The CREATE Report Card 2013 (pdf) surveyed 1069 children in care, aged eight to 11, from all states and territories except Western Australia. It examined how the child protection system was progressing from the perspective of young people living in it.

According to statistics released by the Australian Institute of Health and Welfare, there were 37,648 children and young people in out-of-home care, as of June 2011. This number has been rising steadily over the past few years – up 31 per cent between the years 2007 to 2011.

Author of the report, Dr Joseph McDowell, told New Matilda that the results highlighted the need for children to receive continuity of care and support.

“The Commonwealth Government is now placing as one of its measures for the assessment of the National Standards, the number of young people to have one or two placements,” he says. “That’s the benchmark that they’re setting. If we could have 100 percent of young people in care who have one or two placements they would say that it’s ideal.”

McDowell said that when children are forced to move from one home to the next, their social, mental and educational needs are disrupted and often neglected.  “A placement breakdown is disruptive and concerning because the child’s whole location has to be shifted from one place to another,” he says. “When you change placements, you quite often change schools. Children are then taken out of their social context where their friends are and put into a different environment socially and educationally.”

The number of children in out-of-care home completing school was a concerning trend, according to McDowell. Only 33 per cent of young people in out-of-home care complete year 12.

“It’s a vicious cycle,” he says in regard to the number of times children often have to change schools. “Children learn things at different rates, then when they go to a new school, they get behind and don’t know anybody to ask for help.”

The Report Card also found that 35 per cent of kids in care had five or more caseworkers while 50 per cent didn’t even know why they were brought into care.

“When you’re forming relationships that are important and then that person disappears, that’s tough,” McDowell says. “All that they ask really is that someone tells them what’s going on.”

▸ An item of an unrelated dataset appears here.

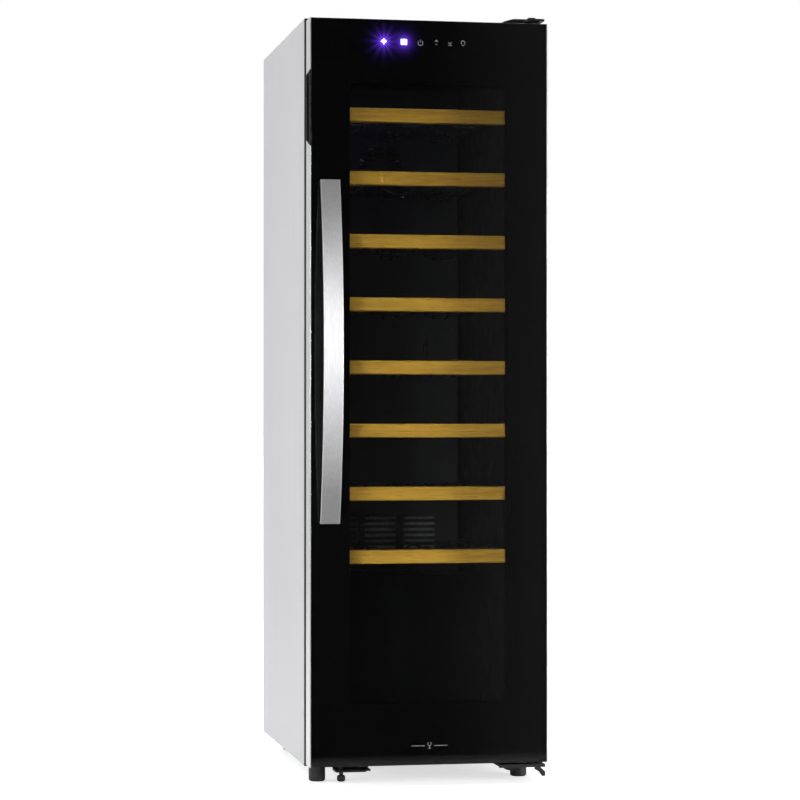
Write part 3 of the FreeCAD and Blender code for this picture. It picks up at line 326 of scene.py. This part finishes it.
def satin_handle():
    """Stainless steel brushed finely along the bar to a soft satin."""
    f = Finish("handle_steel", Metallic=1.0, Anisotropic=0.5)
    lines = f.noise(1400.0, 3.0, 0.6, f.stretched(1.0, 1.0, 0.004))
    cloud = f.noise(8.0, 2.0)
    f.feed("Base Color", f.ramp(lines, [(0.35, (0.72, 0.72, 0.735)), (0.65, (0.84, 0.84, 0.85))]))
    f.feed("Roughness", f.spread(f.weigh(lines, cloud, 0.5), 0.43, 0.50, 0.35, 0.65))
    # the tangent runs across the bar; the slight lean keeps it from vanishing on the flat ends
    across = f.new("ShaderNodeVectorMath")
    across.operation = "CROSS_PRODUCT"
    f.link(f.new("ShaderNodeNewGeometry").outputs["Normal"], across.inputs[0])
    across.inputs[1].default_value = (0.001, 0.002, 1.0)
    f.feed("Tangent", across.outputs[0])
    f.bump(lines, 0.04, BRUSH_DEPTH)
    return f.mat


def copper():
    """Drawn copper tube, tarnished in patches."""
    f = Finish("copper", Metallic=1.0)
    patches = f.noise(45.0, 5.0, 0.6)
    f.feed("Base Color", f.ramp(patches, [(0.35, (0.42, 0.17, 0.09)),
                                          (0.52, (0.72, 0.36, 0.22)),
                                          (0.7, (0.86, 0.50, 0.34))]))
    f.feed("Roughness", f.spread(patches, 0.5, 0.2, 0.35, 0.65))
    f.bump(f.noise(800.0, 2.0), 0.05, FINE_DEPTH)
    return f.mat


def circuit_board():
    """Green solder mask with copper tracks showing through."""
    f = Finish("board", Roughness=0.35, Coat_Weight=0.3)
    tracks = f.cells(420.0)
    f.feed("Base Color", f.ramp(tracks, [(0.25, (0.015, 0.12, 0.045)),
                                         (0.35, (0.01, 0.07, 0.03)),
                                         (0.8, (0.012, 0.09, 0.035))]))
    f.bump(tracks, 0.1, FINE_DEPTH)
    return f.mat


def led_lens():
    """Frosted lens with cool light inside, brighter over each diode."""
    diode_pitch = 16 * MM
    f = Finish("led_lens", Base_Color=(0.75, 0.8, 0.95), Roughness=0.35)
    beads = f.math("COSINE", f.math("MULTIPLY", f.axis("X"), 2 * math.pi / diode_pitch))
    f.set("Emission Color", (0.35, 0.42, 1.0))
    f.feed("Emission Strength", f.spread(beads, 0.8, 2.4, -1.0, 1.0))
    return f.mat


def pale_floor():
    """Matt white floor; in front of the door, mirrors see the dark surroundings through it."""
    glow = 0.62                         # for the camera only, so that the floor comes out white
    clear_to, solid_from = FRONT - 0.35, FRONT - 0.1
    f = Finish("pale_floor", Roughness=0.7, Specular_IOR_Level=0.1, Emission_Color=WHITE)
    f.feed("Base Color", f.two_tone(f.noise(2.0, 2.0), (0.89, 0.89, 0.89), (0.91, 0.91, 0.91)))
    path = f.new("ShaderNodeLightPath")
    f.feed("Emission Strength", f.math("MULTIPLY", path.outputs["Is Camera Ray"], glow))
    ahead = f.spread(f.axis("Y"), 1.0, 0.0, clear_to, solid_from)
    f.see_through(f.math("MULTIPLY", path.outputs["Is Glossy Ray"], ahead))
    return f.mat


FINISHES = {
    "cabinet_paint": cabinet_paint(),
    "galvanised_steel": galvanised(),
    "black_steel": mottled("black_steel", BLACK, BLACK_LIGHT, 0.42, 1100.0, 0.12),
    # the liner's own black, set darker than black plastic is: partly painted shade, so that the
    # cavity reads dark
    "liner_plastic": mottled("liner_plastic", (0.003, 0.003, 0.0033), (0.005, 0.005, 0.0055), 0.34,
                             900.0, 0.015, Specular_IOR_Level=0.14),
    "foam": mottled("foam", (0.70, 0.62, 0.40), (0.80, 0.73, 0.52), 0.9, 300.0, 0.5),
    "duct_plastic": mottled("duct_plastic", (0.008, 0.008, 0.009), (0.013, 0.013, 0.014), 0.45,
                            1200.0, 0.04),
    "evaporator_aluminium": brushed_metal("evaporator_aluminium", (0.55, 0.56, 0.57),
                                          (0.75, 0.76, 0.77), 0.38, 0.1, 1.0, 1.0, 0.05),
    "fan_plastic": mottled("fan_plastic", BLACK, BLACK_LIGHT, 0.38, 700.0, 0.08),
    "led_lens": led_lens(),
    "beech": beech(),
    "rack_wire": mottled("rack_wire", (0.012, 0.012, 0.013), (0.022, 0.022, 0.023), 0.28, 500.0,
                         0.08, patch=60.0),
    "clear_glass": clear_glass(),
    "black_print": black_print(),
    "spacer_bar": brushed_metal("spacer_bar", (0.06, 0.06, 0.065), (0.10, 0.10, 0.105), 0.4, 0.1,
                                1.0, 1.0, 1.0),
    "door_plastic": mottled("door_plastic", BLACK, BLACK_LIGHT, 0.40, 900.0, 0.10),
    "bright_trim": brushed_metal("bright_trim", (0.92, 0.92, 0.925), (0.96, 0.96, 0.965), 0.33,
                                 0.004, 1.0, 1.0, 0.01),
    "grip_plastic": mottled("grip_plastic", BLACK, BLACK_LIGHT, 0.22, 700.0, 0.05),
    "gasket_rubber": mottled("gasket_rubber", (0.008, 0.008, 0.009), (0.014, 0.014, 0.015), 0.62,
                             500.0, 0.15, Specular_IOR_Level=0.2),
    "handle_steel": satin_handle(),
    "board": circuit_board(),
    "bush_plastic": mottled("bush_plastic", (0.70, 0.70, 0.68), (0.78, 0.78, 0.76), 0.45, 600.0,
                            0.05),
    "bracket_steel": mottled("bracket_steel", (0.016, 0.016, 0.017), (0.030, 0.030, 0.032), 0.36,
                             900.0, 0.10, metallic=0.3),
    "foot_plastic": mottled("foot_plastic", (0.012, 0.012, 0.013), (0.022, 0.022, 0.023), 0.35,
                            700.0, 0.10),
    "compressor_paint": mottled("compressor_paint", (0.008, 0.008, 0.009), (0.014, 0.014, 0.015),
                                0.22, 350.0, 0.20),
    "mount_rubber": mottled("mount_rubber", (0.03, 0.03, 0.03), (0.05, 0.05, 0.05), 0.7, 500.0,
                            0.2),
    "relay_plastic": mottled("relay_plastic", (0.02, 0.02, 0.02), (0.03, 0.03, 0.03), 0.45,
                             900.0, 0.1),
    "tray_plastic": mottled("tray_plastic", (0.035, 0.035, 0.037), (0.05, 0.05, 0.052), 0.42,
                            800.0, 0.1),
    "condenser_paint": mottled("condenser_paint", (0.012, 0.012, 0.013), (0.022, 0.022, 0.023),
                               0.4, 900.0, 0.12, patch=40.0),
    "clip_plastic": mottled("clip_plastic", (0.03, 0.03, 0.03), (0.05, 0.05, 0.05), 0.5, 900.0,
                            0.1),
    "copper": copper(),
    "box_plastic": mottled("box_plastic", (0.60, 0.60, 0.58), (0.70, 0.70, 0.68), 0.45, 900.0,
                           0.08),
    "gland_plastic": mottled("gland_plastic", (0.02, 0.02, 0.02), (0.035, 0.035, 0.035), 0.42,
                             900.0, 0.1),
}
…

Meanwhile, the situation appears to be far worse for Indigenous youth who are up to 10 times more likely to be in out-of-home care and experience more disruption during their placements.

The report card also found that only 30 per cent of Indigenous young people in care reported any connection with their culture while only 10 per cent were aware of a “cultural support plan”. Nineteen-year-old Jarcinta Short is an Indigeous woman from Tasmania who entered foster care as a newborn.

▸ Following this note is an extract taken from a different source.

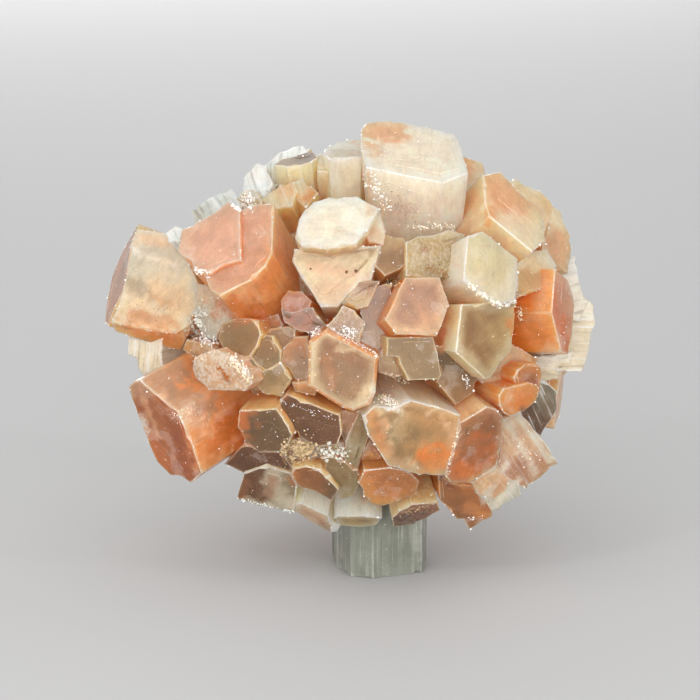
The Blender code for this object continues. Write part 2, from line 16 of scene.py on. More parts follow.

“I had a lot of placements,” she told New Matilda. She also  attended several different primary schools.

“It was a bit awful until the age of 14 – that’s when I found the best carers.

“I just kept getting moved around. Once I’d bonded with the carer, I had to leave and then would have to bond with another carer and then I’d have to leave. It was just a continuous thing.

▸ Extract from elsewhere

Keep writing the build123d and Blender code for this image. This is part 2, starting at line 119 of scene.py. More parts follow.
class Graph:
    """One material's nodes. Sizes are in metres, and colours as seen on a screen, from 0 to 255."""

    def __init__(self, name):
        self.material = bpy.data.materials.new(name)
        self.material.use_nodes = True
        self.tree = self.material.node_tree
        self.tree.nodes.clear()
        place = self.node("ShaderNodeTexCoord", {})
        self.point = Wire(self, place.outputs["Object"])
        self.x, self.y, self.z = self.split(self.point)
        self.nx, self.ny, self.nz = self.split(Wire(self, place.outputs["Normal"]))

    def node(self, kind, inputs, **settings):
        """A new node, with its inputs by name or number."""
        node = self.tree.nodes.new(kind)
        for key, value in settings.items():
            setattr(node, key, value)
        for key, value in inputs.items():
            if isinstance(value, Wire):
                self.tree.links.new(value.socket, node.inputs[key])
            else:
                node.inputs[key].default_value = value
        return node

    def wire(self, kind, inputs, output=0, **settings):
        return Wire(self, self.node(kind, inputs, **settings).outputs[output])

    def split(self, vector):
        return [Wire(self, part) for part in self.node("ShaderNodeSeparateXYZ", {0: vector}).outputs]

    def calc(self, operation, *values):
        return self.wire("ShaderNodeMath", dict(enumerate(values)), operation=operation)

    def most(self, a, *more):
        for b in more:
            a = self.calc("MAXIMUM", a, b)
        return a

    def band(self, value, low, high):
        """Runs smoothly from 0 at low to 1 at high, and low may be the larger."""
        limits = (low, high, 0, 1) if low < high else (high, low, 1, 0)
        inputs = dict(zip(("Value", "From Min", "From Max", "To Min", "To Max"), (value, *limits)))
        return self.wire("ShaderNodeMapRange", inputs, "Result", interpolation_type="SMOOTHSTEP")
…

“Because I moved so many times, I made myself move after I had those bonds taken away from me.”

Short occasionally speaks to her mother but doesn’t know her father. While she has certainly experienced the negatives of the foster care system, Short is grateful for her foster care parents who took her on from the age of 14.

Those parents enabled Jarcinta to stay connected to Indigenous culture – a source of pride. “I don’t think I’ve ever lived with someone who has had the same background as me,” she says.  “It’s up to the child. Caseworkers should ask the child what they want.”

Short is currently finishing off her last year at school. She’s out of the foster care system and partakes in the “Moving On” program in Tasmania. The program is designed for kids who have just left the system and teaches them life’s essential skills such as budgeting, getting a job, cooking and cleaning. Short, who will participate in the program until the end of 2014, aspires to be a caseworker herself and plans to start her study next year.

Drawing on the good and bad of her 18 years within the foster care system, she’s now determined to promote change.

“Kids don’t have to be pushed around from place to place,” she says. “It doesn’t teach them to have that bond and if that bond has been taken away from them, they won’t ever connect with anyone or anything.”